O encarceramento no Brasil e no mundo tem cor. Só no nosso país, segundo dados divulgados em novembro de 2020 pelo Anuário Brasileiro de Segurança Pública, em 15 anos, a proporção de negros na prisão subiu 14%, enquanto a de brancos caiu 19%. Dois em cada três presos no Brasil são pretos. Não é de se surpreender, portanto, que o tema tenha capturado a atenção do diretor Anthony Mandler para Monstro.
No longa, um jovem adolescente preto talentoso se vê envolvido em um roubo seguido de morte e luta para provar sua inocência contra um sistema judiciário que já o condena. O filme marca a estreia de Mandler, já conhecido diretor de videoclipes dos Estados Unidos, e é uma adaptação no livro homônimo de Walter Dean Myers. Lançado no Festival Sundance de Cinema em 2018, Monstro está disponível para o público desde a última semana pela Netflix. O período não poderia ser mais propício.
Em abril deste ano, o policial que matou George Floyd por sufocamento foi condenado, em maio, há poucos dias, o Rio de Janeiro foi palco para uma das mais sangrentas chacinas de sua história, durante operação policial na favela do Jazarezinho, zona norte da cidade. Não há consenso sobre o número de mortos, mas um terço das vítimas não era alvo de processos no Tribunal de Justiça. O corpo preto é sempre o alvo, independente de sua classe social.

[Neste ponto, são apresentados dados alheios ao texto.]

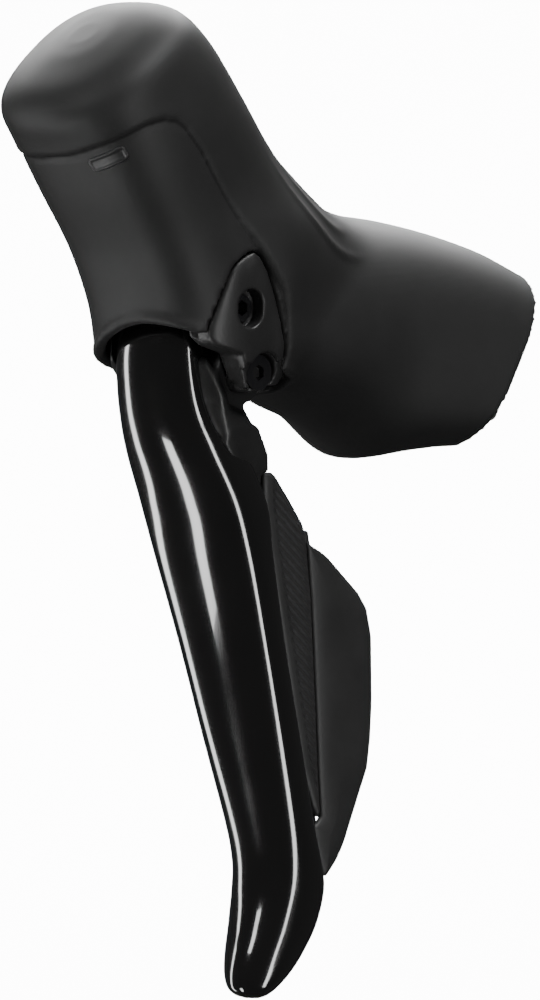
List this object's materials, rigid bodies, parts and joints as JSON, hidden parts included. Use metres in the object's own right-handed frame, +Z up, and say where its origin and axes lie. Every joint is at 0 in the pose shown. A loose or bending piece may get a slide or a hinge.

Nesse sentido, o filme de Mandler contribui com as discussões raciais que têm permeado o noticiário e nosso cotidiano. A partir de uma realidade de relativo privilégio, Steve Harmon (Kelvin Harrison Jr.) mostra que continua vítima de um sistema racista velado que já considera o preto culpado antes do julgamento. O que, claro, não é novidade. O que diferencia o trabalho do cineasta para os demais é como Anthony orientou a sua obra.
Monstro é uma metalinguagem. Como Steve é aspirante a cineasta, por vezes ele assume o papel de narrador para dividir com o público os sentimentos do cárcere. O filme não é contado de forma linear e conta com flashbacks que misturam alguns estilos de fotografia. Não é o ponto alto do longa, que dá lugar a sequências mais artísticas em vez de dar de se aprofundar em questões que dariam mais peso ao debate, como a ausência da perspectiva dos pais de Steve, brilhantemente interpretados por Jennifer Hudson e Jeffrey Wright.
Ainda assim, na medida em que se propõe questionar o olhar viciado quando escancara o racismo da sociedade e as falhas do sistema judiciário, Monstro traz uma interessante crítica sobre o punitivismo.